How was it punching through that frozen ground?


----------



## ottertrapper (Jan 6, 2006)

Good luck! You must be much farther south as there is no warm up here!


----------



## CHASINEYES (Jun 3, 2007)

Patman75 said:


> Nice, I'm hoping to put a 1/2 dozen in the next few days. Just waiting on a few supplies to show up at the door.
> 
> How was it punching through that frozen ground?


It was tough going. I use a 1 1/2" galvanized pipe for making holes. For the trap bed I use a hatchet type hammer and pound that with a 2lber. After looking at the forecast, if I were you, I would wait until after the couple warm days pass. I'm certain mine will be froze in by Sunday or Monday... good luck!


----------



## CHASINEYES (Jun 3, 2007)

ottertrapper said:


> Good luck! You must be much farther south as there is no warm up here!

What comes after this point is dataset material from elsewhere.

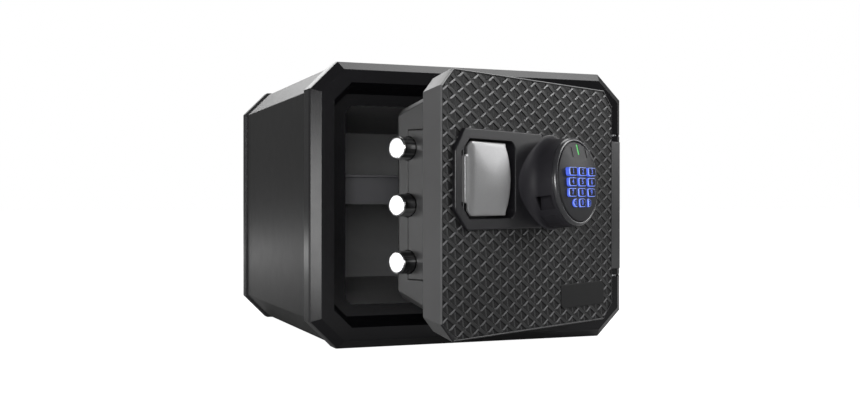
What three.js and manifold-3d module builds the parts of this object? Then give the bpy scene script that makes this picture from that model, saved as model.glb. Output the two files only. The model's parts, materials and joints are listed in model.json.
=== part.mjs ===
// Fire and water resistant security safe with its door open, millimetres, +Z up.
// Origin on the sole of the front collar, centre of the width; the door faces -Y.
import * as THREE from 'three';
import { mergeVertices } from 'three/addons/utils/BufferGeometryUtils.js';
import Module from 'manifold-3d';

const wasm = await Module();
wasm.setup();

// ---- driving dimensions -------------------------------------------------
const GAP = 0.3;
const HALF_WIDTH = 214;
const HEIGHT = 350;
const FRONT_Y = -27;
const COLLAR_REAR_Y = 15;
const LIP_REAR_Y = 18;
const SHELL_REAR_Y = 383;
const REAR_Y = 401;
const CORNER = 34;
const MID_Z = 175;

const HINGE = { x: 203, y: -15 };
const DOOR_OPEN_DEG = 28;
const LEAF = { s: 389, t: 29.5 };
const DOOR_W = 339.2;
const DOOR_Z0 = 29.4;
const DOOR_Z1 = 321.4;
const SLAB_T = 34.5;
const PLUG_T = 92.7;

const BOLT_R = 12.7;
const BOLT_PITCH = 63.5;
const BOLT_T = 76.6;
const BOLT_TIP_S = 13.3;

const POD = { s: 195.5, t: -41.5, z: 202.5, rx: 45.5, rz: 52, tilt: 4.5 };
const PIVOT = { s: 35, t: -1, z0: 167.6, z1: 239.6 };
const CRANK = 30.56;
const CRANK_Z = 199;
const BOLT_ZS = [MID_Z - BOLT_PITCH, MID_Z, MID_Z + BOLT_PITCH];

// ---- helpers ------------------------------------------------------------
function signedVolume(g) {
  const p = g.attributes.position;
  const a = new THREE.Vector3();
  const b = new THREE.Vector3();
  const c = new THREE.Vector3();
  let v = 0;
  for (let i = 0; i < p.count; i += 3) {
    a.fromBufferAttribute(p, i);
    b.fromBufferAttribute(p, i + 1);
    c.fromBufferAttribute(p, i + 2);
    v += a.dot(b.cross(c)) / 6;
  }
  return v;
}

// Non-indexed copy whose faces point outwards.
function outward(geometry) {
  const g = geometry.index ? geometry.toNonIndexed() : geometry;
  if (signedVolume(g) >= 0) return g;
  const p = g.attributes.position;
  for (let i = 0; i < p.count; i += 3) {
    const x = p.getX(i + 1);
    const y = p.getY(i + 1);
    const z = p.getZ(i + 1);
    p.setXYZ(i + 1, p.getX(i + 2), p.getY(i + 2), p.getZ(i + 2));
    p.setXYZ(i + 2, x, y, z);
  }
  return g;
}

function toManifold(geometry) {
  let g = outward(geometry).clone();
  for (const key of Object.keys(g.attributes)) {
    if (key !== 'position') g.deleteAttribute(key);
  }
  g = mergeVertices(g, 1e-4);
  return new wasm.Manifold(new wasm.Mesh({
    numProp: 3,
    vertProperties: new Float32Array(g.attributes.position.array),
    triVerts: new Uint32Array(g.index.array),
  }));
}

function toGeometry(manifold) {
  const m = manifold.getMesh();
  const g = new THREE.BufferGeometry();
  g.setAttribute('position', new THREE.BufferAttribute(new Float32Array(m.vertProperties), 3));
  g.setIndex(new THREE.BufferAttribute(new Uint32Array(m.triVerts), 1));
  g.computeVertexNormals();
  return g;
}

function join(first, ...rest) {
  let m = toManifold(first);
  for (const g of rest) m = m.add(toManifold(g));
  return toGeometry(m);
}

function cut(first, ...tools) {
  let m = toManifold(first);
  for (const g of tools) m = m.subtract(toManifold(g));
  return toGeometry(m);
}

function common(first, ...rest) {
  let m = toManifold(first);
  for (const g of rest) m = m.intersect(toManifold(g));
  return toGeometry(m);
}

function box(x0, x1, y0, y1, z0, z1) {
  const g = new THREE.BoxGeometry(x1 - x0, y1 - y0, z1 - z0);
  g.translate((x0 + x1) / 2, (y0 + y1) / 2, (z0 + z1) / 2);
  return g;
}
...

Thanks! I'm in the Imlay City area.

Its a brief (2 days) warm up with some precip. Mid 30s. After that it looks like the bottom will drop out.


----------



## Patman75 (Jan 11, 2012)

I got the hook up from Dennis from the michigan trapping association. Waxed dirt, anti freeze, waxed tricked out traps and some lures. Saturday and Sunday looks to warm up in the low 30s, I was thinking to get them in the ground then before the next deep freeze comes in.


----------



## CHASINEYES (Jun 3, 2007)

Patman75 said:


> I got the hook up from Dennis from the michigan trapping association. Waxed dirt, anti freeze, waxed tricked out traps and some lures. Saturday and Sunday looks to warm up in the low 30s, I was thinking to get them in the ground then before the next deep freeze comes in.

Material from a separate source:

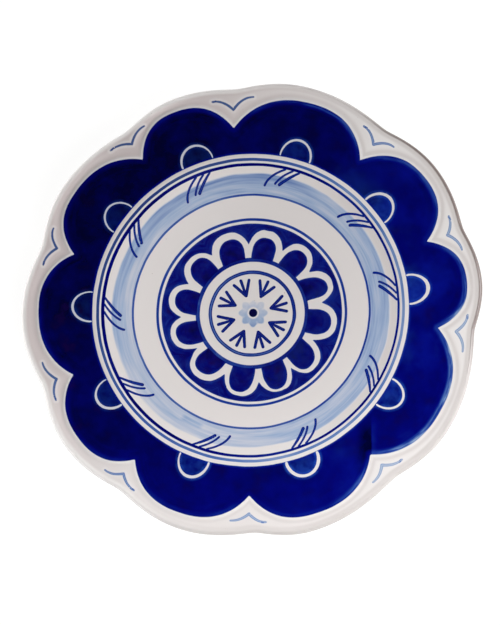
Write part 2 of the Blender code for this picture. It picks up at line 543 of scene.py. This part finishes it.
def bird_strokes():
    """A small mark like a bird's wings outside each notch between two petals."""
    made = []
    for body, body_r, *tips in BIRDS:
        # The birds' colour is denser towards the upper left: partly their paint, partly painted shade.
        density = 0.66 - 0.29 * across_dish(body, -35)
        thin = 1 - 0.3 * across_dish(body, 145)
        share = np.linspace(0, 1, 9)
        for tip, tip_r in (tips[:2], tips[2:]):
            wing = at(body + (tip - body) * share, body_r + (tip_r - body_r) * (1 - (1 - share) ** 2))
            made.append(Stroke(wing, (1.9 * thin, 1.7 * thin, 1.5 * thin, 1.2 * thin), density))
        first_touch = at(np.linspace(tips[0] - 1.1, tips[0] - 0.2, 3), tips[1] - 0.1)
        made.append(Stroke(first_touch, (1.2 * thin, 1.6 * thin, 1.4 * thin), density + 0.14))
    return made


def nearest_point_tree(points):
    tree = kdtree.KDTree(len(points))
    for i, (x, y) in enumerate(points):
        tree.insert((x, y, 0), i)
    tree.balance()
    return tree


def add_strokes(mesh, strokes, reach):
    """Stores at each corner of each face where it lies in the stroke that is nearest the face.

    The four numbers are how far the corner is across the stroke and past its end, half the stroke's
    width there and its density. Faces further than reach from every stroke get a large distance.
    """
    owners = np.repeat(np.arange(len(strokes)), [len(stroke.points) for stroke in strokes])
    tree = nearest_point_tree(np.vstack([stroke.points for stroke in strokes]))
    corners = np.full((len(mesh.loops), 4), (FAR, FAR, 0, 0), np.float32)
    near = {}
    for polygon in mesh.polygons:
        centre = polygon.center / MM
        _, found, distance = tree.find((centre.x, centre.y, 0))
        if distance < reach:
            near.setdefault(int(owners[found]), []).extend(polygon.loop_indices)
    spots = np.array([mesh.vertices[loop.vertex_index].co[:2] for loop in mesh.loops]) / MM
    for number, loops in near.items():
        side, past, width = strokes[number].measure(spots[loops])
        density = np.full(len(loops), strokes[number].density)
        corners[loops] = np.column_stack([side, past, width, density])
    layer = mesh.color_attributes.new("stroke", "FLOAT_COLOR", "CORNER")
    layer.data.foreach_set("color", corners.ravel())


# ---------------------------------------------------------------- distances to painted outlines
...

Sounds like you're hooked up well. I'm just toying around, next year I would like to hit them hard before the freeze thaw season. It would be nice to see some wearing bracelets. Post em up when you connect. Good luck!


----------



## bowhunter19 (Sep 15, 2009)

How do you guys get your anchors in the frozen ground?

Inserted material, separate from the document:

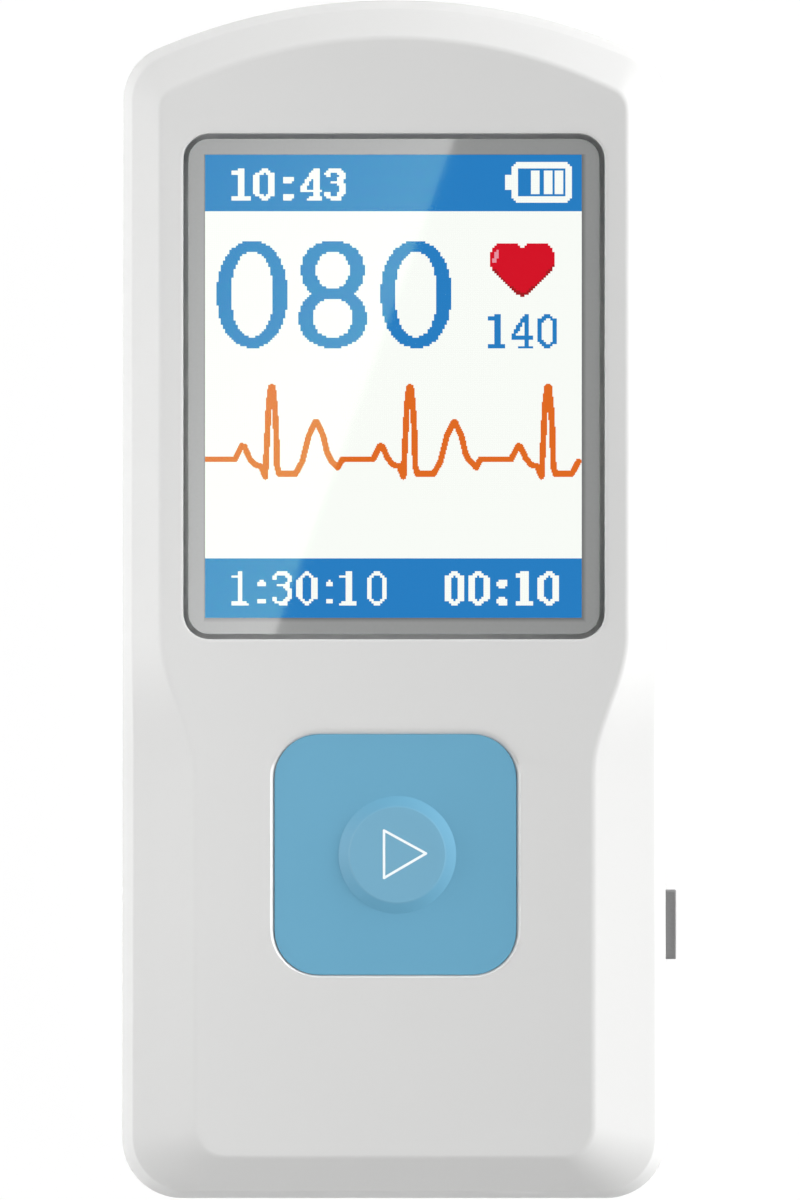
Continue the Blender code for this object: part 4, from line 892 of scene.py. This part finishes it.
def pulse_numbers():
    zero = ((16.4, 25.0), (9.7, 19.9))
    eight_upper = ((14.7, 13.8), (7.7, 8.4))
    eight_lower = ((15.8, 14.1), (9.1, 9.2))
    rings = (
        ((22.6, 65.8), zero),
        ((60.0, 54.5), eight_upper),
        ((60.0, 76.8), eight_lower),
        ((98.7, 65.8), zero),
    )
    columns, rows = (5, 117), (39, 92)

    def lit(x, y):
        place = (x, y)
        shown = any(oval(place, centre, *outer) <= 1 for centre, (outer, _) in rings)
        return shown and not any(oval(place, centre, *inner) <= 1 for centre, (_, inner) in rings)

    dots("pulse_numbers", PANEL_BLUE, MARK_BOTTOM, columns, rows, lit)


pulse_numbers()


# The heart beside the pulse is lit red, with a shine on its left lobe and a darker edge round its point.
# Half of its outline is given as points across and down from the middle of its upper edge.
HEART_TOP = (148.0, 41.5)
HEART_HALF = (
    (0.0, 3.3),
    (3.2, 0.2),
    (10.6, 0.2),
    (13.2, 2.3),
    (15.4, 5.2),
    (15.4, 10.6),
    (13.3, 13.3),
    (6.9, 20.3),
    (2.0, 24.6),
    (0.0, 25.2),
)


def in_heart(x, y):
    """Whether a dot lies in the heart, which is the same on both sides."""
    across = abs(x - HEART_TOP[0])
    down = y - HEART_TOP[1]
    crossings = 0
    for (x1, y1), (x2, y2) in zip(HEART_HALF, HEART_HALF[1:]):
        if (x1 > across) != (x2 > across):
            height = y1 + (y2 - y1) * (across - x1) / (x2 - x1)
            crossings += height > down
    return crossings % 2 == 1


def heart():
    shine = ((-11.4, 4.4), (-12.9, 8.3), (-12.7, 8.9))
    shade = ((15.5, 10.0), (13.2, 13.3), (6.9, 20.2), (0.5, 25.0), (-6.9, 20.2), (-13.2, 13.3))
    shine_half, shade_half = 0.9, 0.8
    columns, rows = (132, 164), (41, 67)

    def on_stroke(x, y, stroke, half_width):
        return in_heart(x, y) and on_path((x - HEART_TOP[0], y - HEART_TOP[1]), stroke, half_width)

    def shone(x, y):
        return on_stroke(x, y, shine, shine_half)

    def shaded(x, y):
        return on_stroke(x, y, shade, shade_half)

    def plain(x, y):
        return in_heart(x, y) and not shone(x, y) and not shaded(x, y)

    dots("heart_mark", lit_dots("heart_red", (0.65, 0.007, 0.020)), MARK_BOTTOM, columns, rows, plain)
    dots("heart_shine", lit_dots("heart_pink", (0.78, 0.30, 0.36)), MARK_BOTTOM, columns, rows, shone)
    dots("heart_shade", lit_dots("heart_dark", (0.36, 0.012, 0.016)), MARK_BOTTOM, columns, rows, shaded)


heart()


# The trace is lit orange across the middle of the picture, on dots half as large. One heartbeat is given
# in millimetres, as points across and up from its spike, and it comes three times.
def trace():
    first_rise = ((-3.08, 0.00), (-2.52, 1.10), (-2.30, 1.08), (-1.85, 0.05), (-1.41, -0.45), (-0.90, -0.60))
    beat = (
        (-0.55, -1.45),
        (-0.40, 1.60),
        (-0.26, 4.50),
        (-0.08, 6.02),
        (0.08, 6.02),
        (0.24, 4.50),
        (0.36, 2.40),
        (0.44, -0.60),
        (0.62, -1.22),
        (1.98, -1.22),
        (2.55, -0.18),
        (3.08, 1.95),
        (3.62, 3.08),
        (3.78, 3.08),
        (4.30, 1.95),
        (4.62, 0.55),
        (4.95, -0.10),
        (5.52, -0.68),
        (5.90, 0.00),
    )
    spikes = (-10.21, 1.335, 12.87)
    level = 11.68
    margin, reach = 0.15, 31.5
    left, right = PICTURE_LEFT / MM + margin, PICTURE_LEFT / MM + reach
    half_width = 0.255
    rows = (104, 154)
    path = [(left, level)]
    for spike in spikes:
        points = [(spike + across, level + up) for across, up in first_rise + beat]
        path += [point for point in points if left < point[0] < right]

    def lit(x, y):
        place = ((PICTURE_LEFT + x * DOT_WIDTH) / MM, (PICTURE_TOP - y * DOT_LENGTH) / MM)
        return on_path(place, path, half_width)

    finish = lit_dots("trace_orange", (0.735, 0.143, 0.0165))
    dots("pulse_trace", finish, MARK_BOTTOM, (0, PICTURE_COLUMNS), rows, lit, fine=2)


trace()


# The front half is moulded in the same grey: a face with a waist, a broad bevel all round it, a pocket and
# ledge for the clear window, the key's opening, the side port and four blind bosses. A groove inside its
# lower edge takes the tongue of the back half.
FACE_BOTTOM, FACE_TOP = -46.45 * MM, 46.75 * MM
FACE_HIP_HALF, FACE_SHOULDER_HALF = 16.6 * MM, 19.45 * MM
FACE_RADII = (2.6 * MM, 1.9 * MM, 41.0 * MM)
FACE = Outline((FACE_BOTTOM, FACE_TOP), (FACE_HIP_HALF, FACE_SHOULDER_HALF), FACE_RADII, waisted=True)
FACE_HEIGHT = 15.0 * MM
EDGE_HEIGHT = 12.4 * MM
INNER_FACE = 13.0 * MM
WINDOW_MIDDLE = (0, 17.7 * MM)
KEY_MIDDLE = (0.12 * MM, -21.26 * MM)
KEY_SIZE = (20.12 * MM, 20.02 * MM)
KEY_RADIUS = 3.7 * MM
KEY_PLAY = 0.012 * MM
PORT_Y, PORT_HEIGHT = -27.2 * MM, 9.7 * MM
PORT_PLACE = (BODY.half_at(PORT_Y), PORT_Y, PORT_HEIGHT)
TETHER_SHIFT = -5.6 * MM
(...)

Sent from my iPhone using Ohub Campfire


----------



## CHASINEYES (Jun 3, 2007)

For these sets I used 30" rebar. 2 or 3 lb hammer will drive them in. I really like the cable style stakes in unfrozen ground, but they take a beating in frozen clay.


----------



## FREEPOP (Apr 11, 2002)

Drive pilot holes before putting in cable stakes, it helps.


----------



## DFJISH (Mar 30, 2009)

You young guys are full of enthusiasm and I applaud that. I pulled my fooholds yesterday and I think it was the hardest day of WORK I have ever spent on the trapline. This isn't my first trapline so I knew what to expect. I had every set cross staked with 24" of 1/2" rerod. The beds were in working order (dry dirt/peat) but below that it was frozen HARD. I dug down with an axe, pryed with a claw hammer, twisted them with vise grip pliers, and leveraged with a crowbar. To my dismay I found out, when I hooked on with my recently purchased(used) Grizzly 2500lb winch, that the winch didn't have the power to pull them out!! Something is wrong with my winch and it should have had the power to pull the stakes. Bottom line is that it took me up to 20 minutes of tugging to pull *each* stake. Good luck to you guys "punching in" new sets.
Putting in new sets in this kind of rock hard ground requires a pick to pound out a trap bed and I have no idea WTH a guy could use to dig a dirthole. Driving down any kind of stake will be extremely difficult....EXTREMELY! If I were to put in any new sets they would all be flat sets or urinating post sets...above ground. I do regret the morning ritual of checking traps, but I intend to hang some snar...."cable restraints"  soon. We have about 8" of snow on the level and winds that will make for some tough going. I am ready for that.....my ARGO with tracks.


----------



## Patman75 (Jan 11, 2012)

When I put my first ever sets in yesterday there was some good and bad/tough areas. Ground was only frozen for the first few inches in certain spots. Areas that were under leaves was very easy. Sifting wet frozen dirst was not fun. Next time these sets go in before the ground freezes.


----------



## CHASINEYES (Jun 3, 2007)

As of yesterday I hadn't connected with anything but some rabbit hair. Lol. Doesn't look like anything has worked them yet. I had to dig out the bedding from the clay set as it was water logged and I'm certain it would have froze in. The trap bedding in the sandy set was dry as a bone. I'll check them tonight and remove snow and sift dirt around for eye appeal.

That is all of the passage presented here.